■ The problem: Please write out the complete listing that follows, exactly as it reads.
Begin
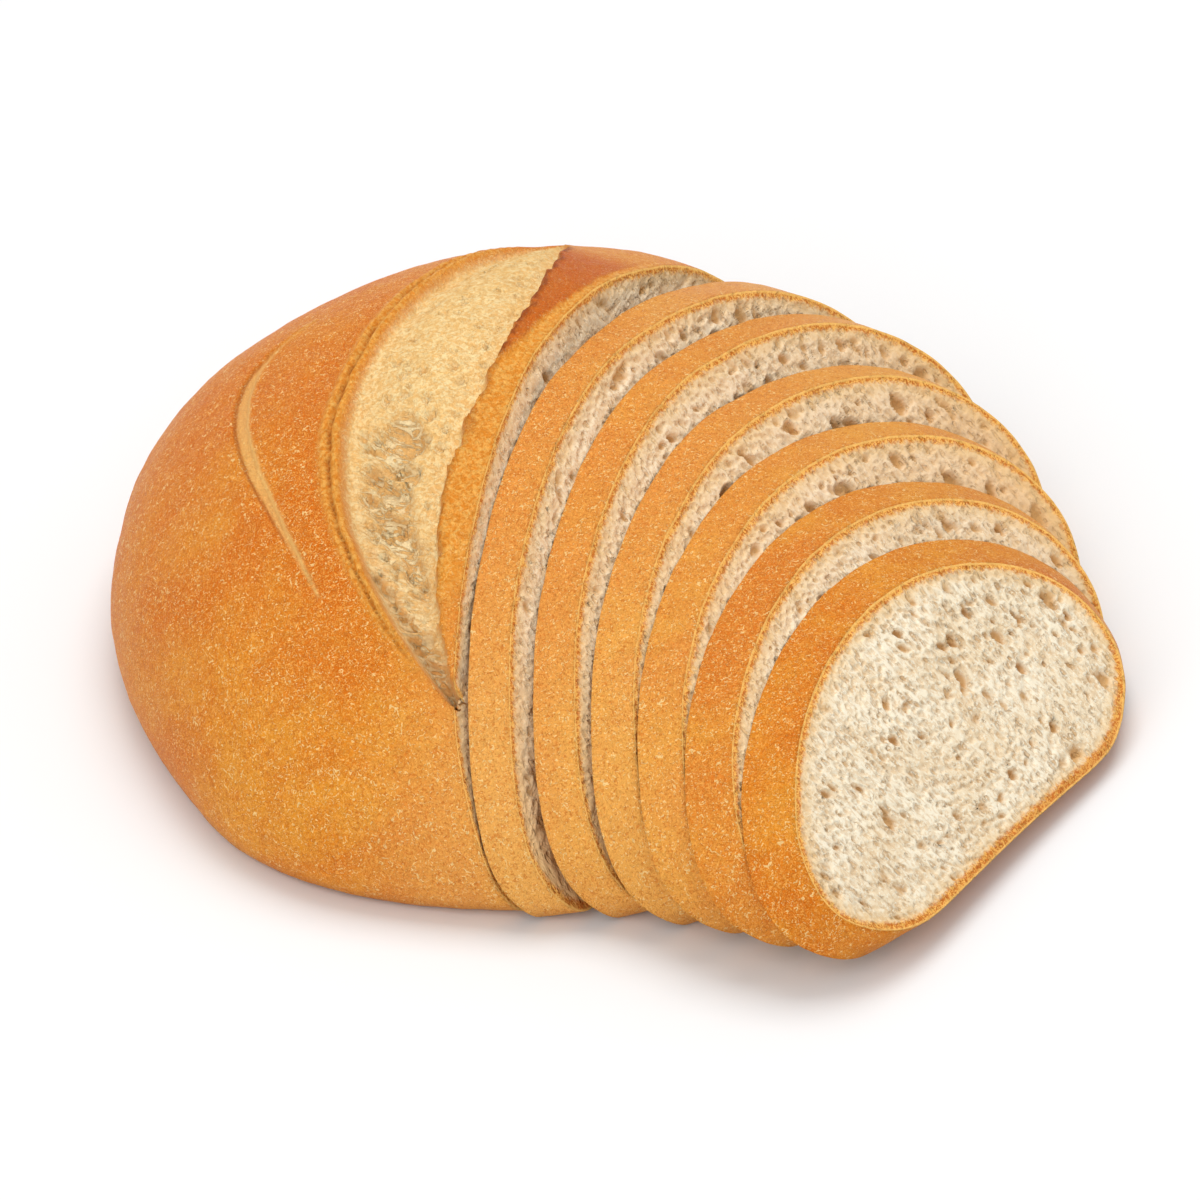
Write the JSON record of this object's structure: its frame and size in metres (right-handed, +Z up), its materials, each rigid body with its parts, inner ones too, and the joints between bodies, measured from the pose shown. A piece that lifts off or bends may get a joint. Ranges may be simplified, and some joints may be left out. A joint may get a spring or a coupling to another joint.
{
  "type": "sliced round loaf",
  "caption": "Round wheat loaf with a burst crust, part sliced: the uncut end stands on its flat base and its slices lean back on it in a fanned row.",
  "frame": {"origin": "on the table, under the middle of the whole row in plan", "axes": "+Z up, +X along the row from the uncut end to the front slice, +Y towards the back of the loaf"},
  "size_m": [0.2868, 0.241, 0.088],
  "materials": {
    "crust": "satin",
    "crumb": "matte"
  },
  "bodies": {
    "root": {"uncut_loaf": "crust", "slice_1": "crumb", "slice_2": "crumb", "slice_3": "crumb", "slice_4": "crumb", "slice_5": "crumb", "slice_6": "crumb"}
  },
  "joints": []
}
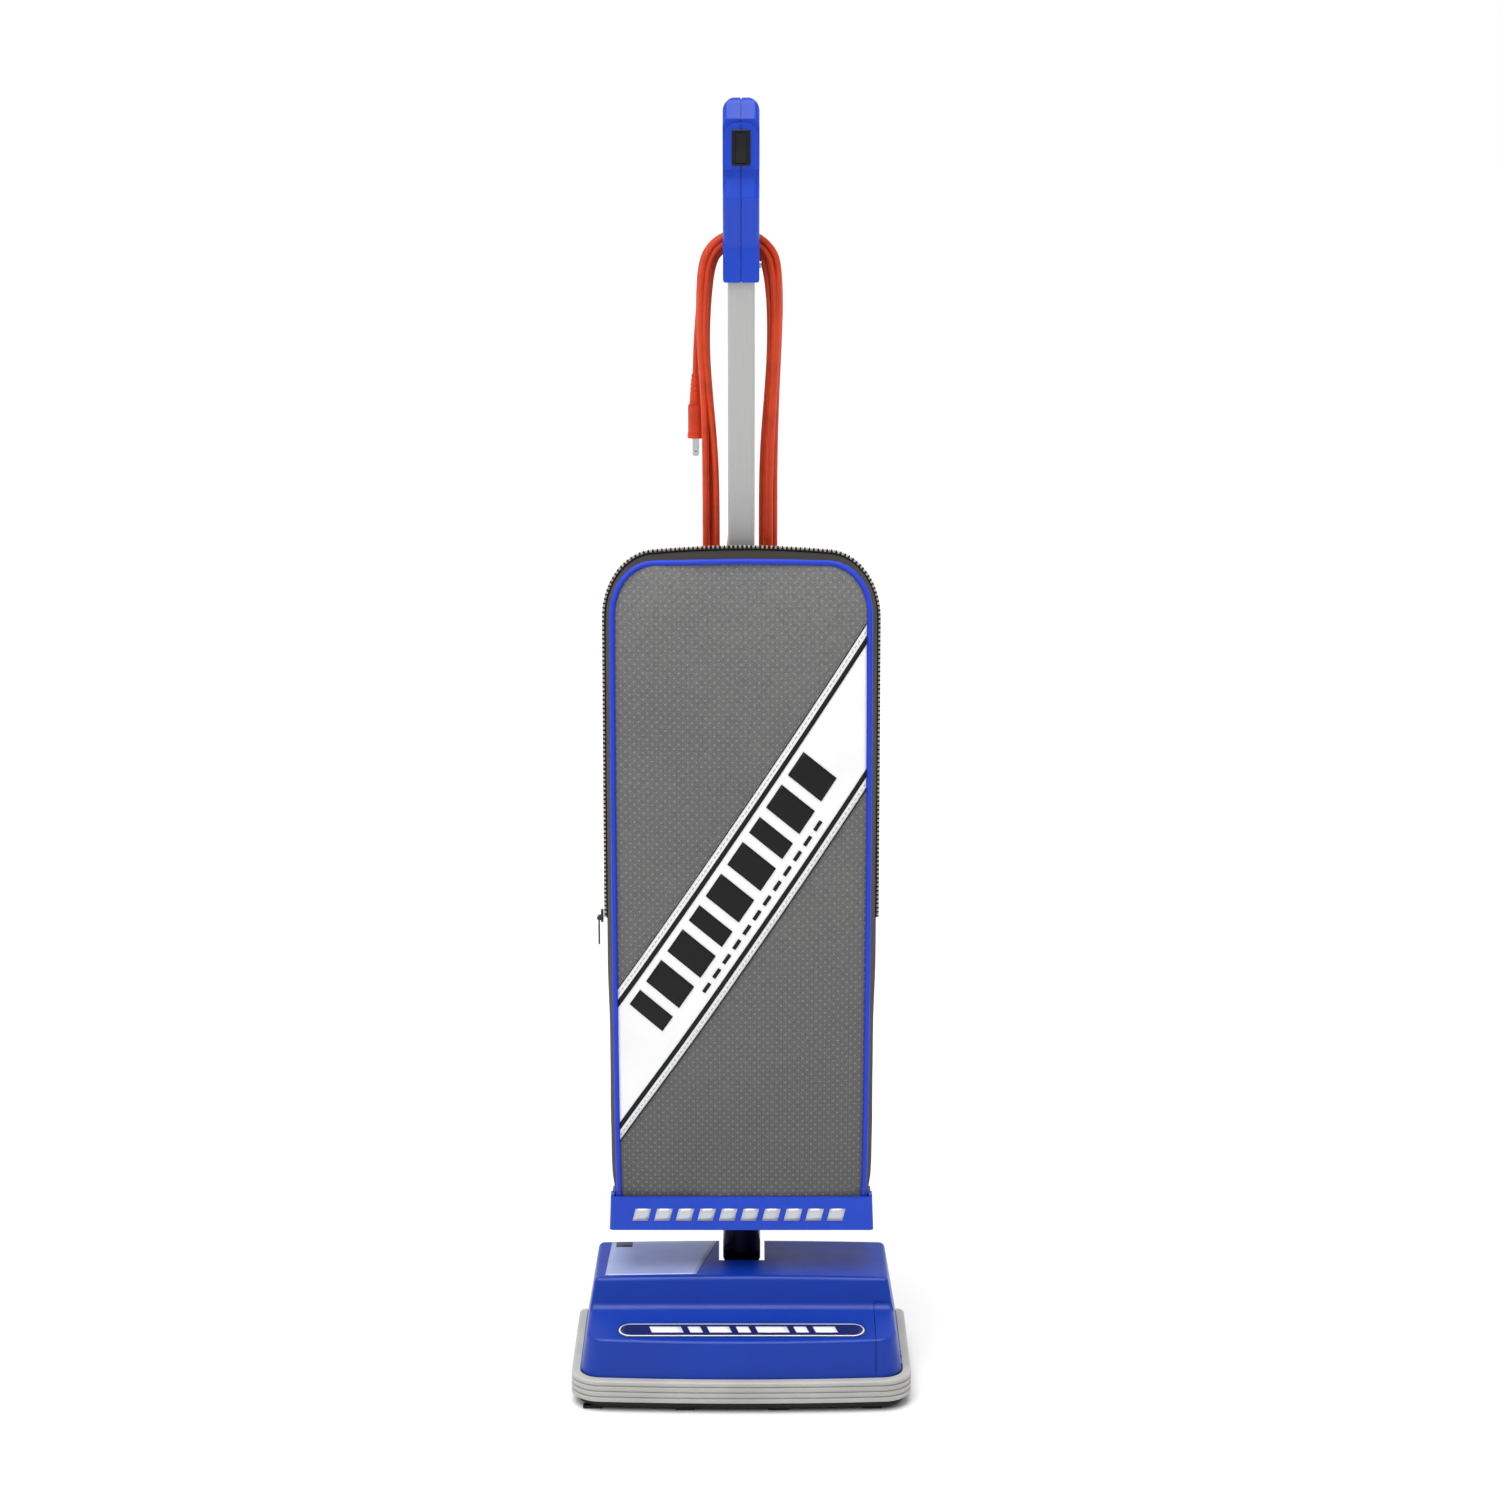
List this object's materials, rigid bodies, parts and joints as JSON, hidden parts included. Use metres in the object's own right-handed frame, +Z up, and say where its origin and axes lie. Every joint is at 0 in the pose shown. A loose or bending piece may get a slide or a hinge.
End
■ Solution for this exercise:
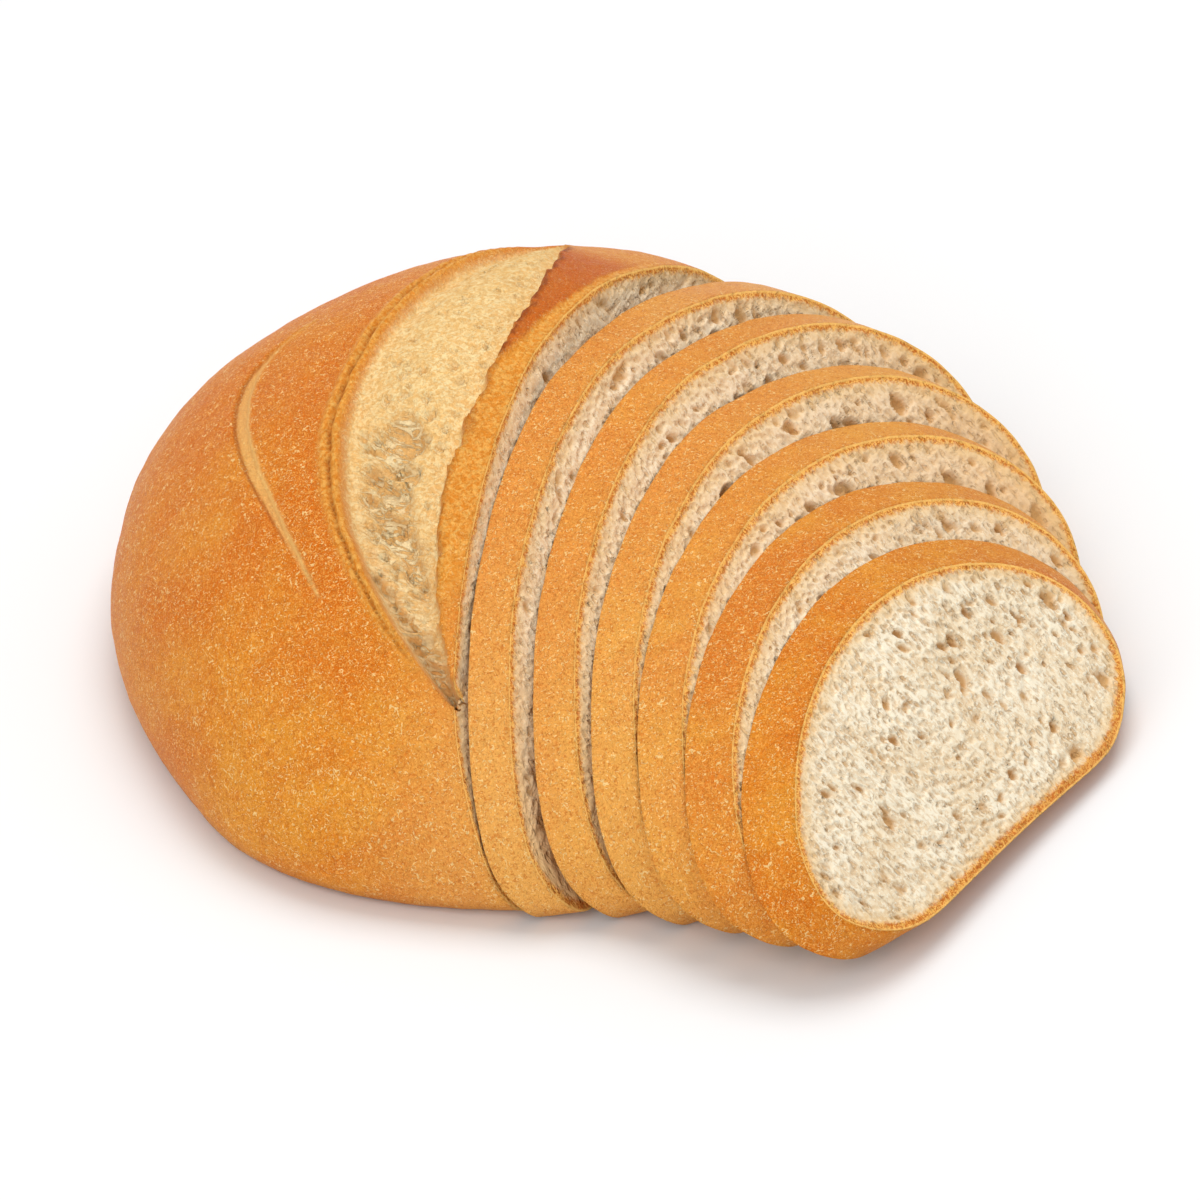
Write the JSON record of this object's structure: its frame and size in metres (right-handed, +Z up), its materials, each rigid body with its parts, inner ones too, and the joints between bodies, measured from the pose shown. A piece that lifts off or bends may get a joint. Ranges may be simplified, and some joints may be left out. A joint may get a spring or a coupling to another joint.
{
  "type": "sliced round loaf",
  "caption": "Round wheat loaf with a burst crust, part sliced: the uncut end stands on its flat base and its slices lean back on it in a fanned row.",
  "frame": {"origin": "on the table, under the middle of the whole row in plan", "axes": "+Z up, +X along the row from the uncut end to the front slice, +Y towards the back of the loaf"},
  "size_m": [0.2868, 0.241, 0.088],
  "materials": {
    "crust": "satin",
    "crumb": "matte"
  },
  "bodies": {
    "root": {"uncut_loaf": "crust", "slice_1": "crumb", "slice_2": "crumb", "slice_3": "crumb", "slice_4": "crumb", "slice_5": "crumb", "slice_6": "crumb"}
  },
  "joints": []
}
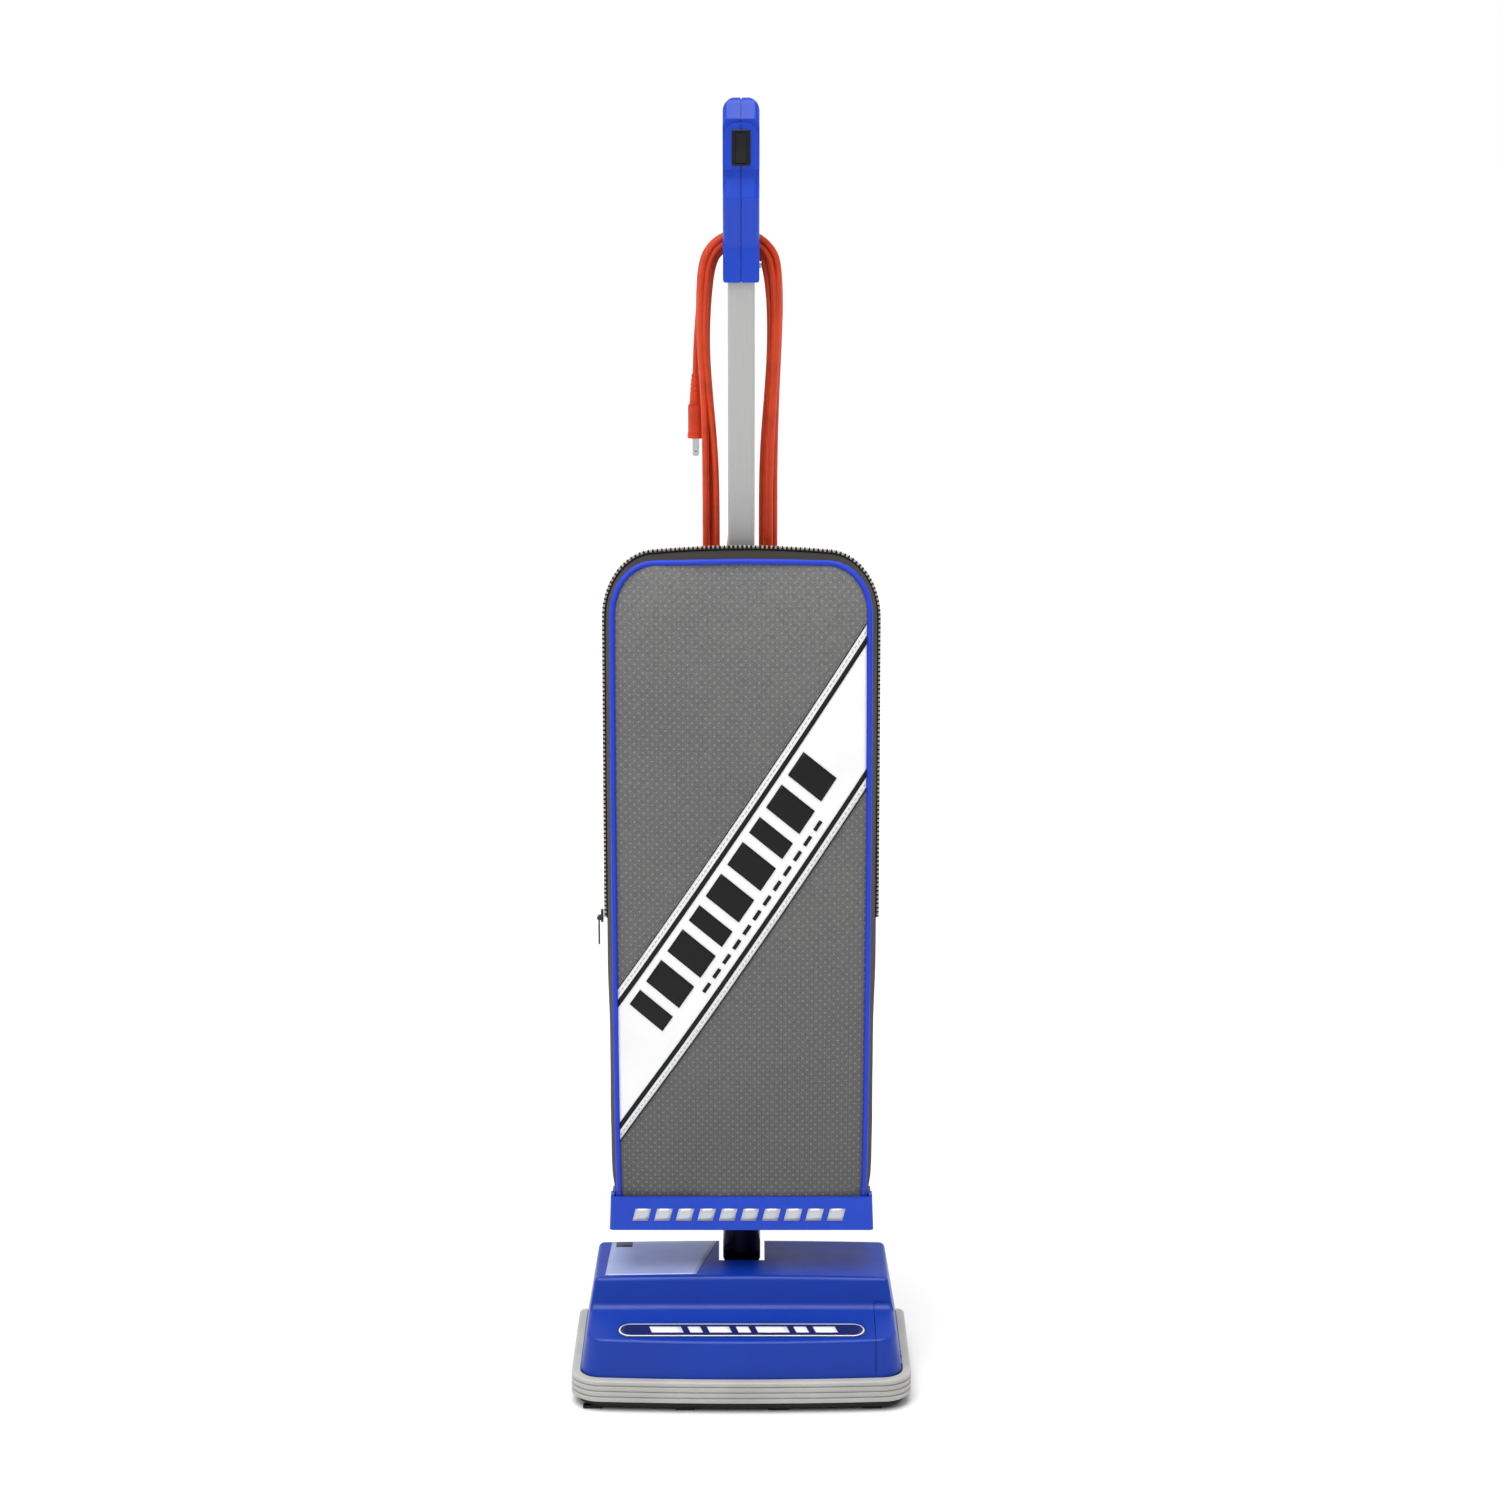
List this object's materials, rigid bodies, parts and joints as JSON, hidden parts included. Use metres in the object's own right-handed frame, +Z up, and say where its origin and axes lie. Every joint is at 0 in the pose shown. A loose or bending piece may get a slide or a hinge.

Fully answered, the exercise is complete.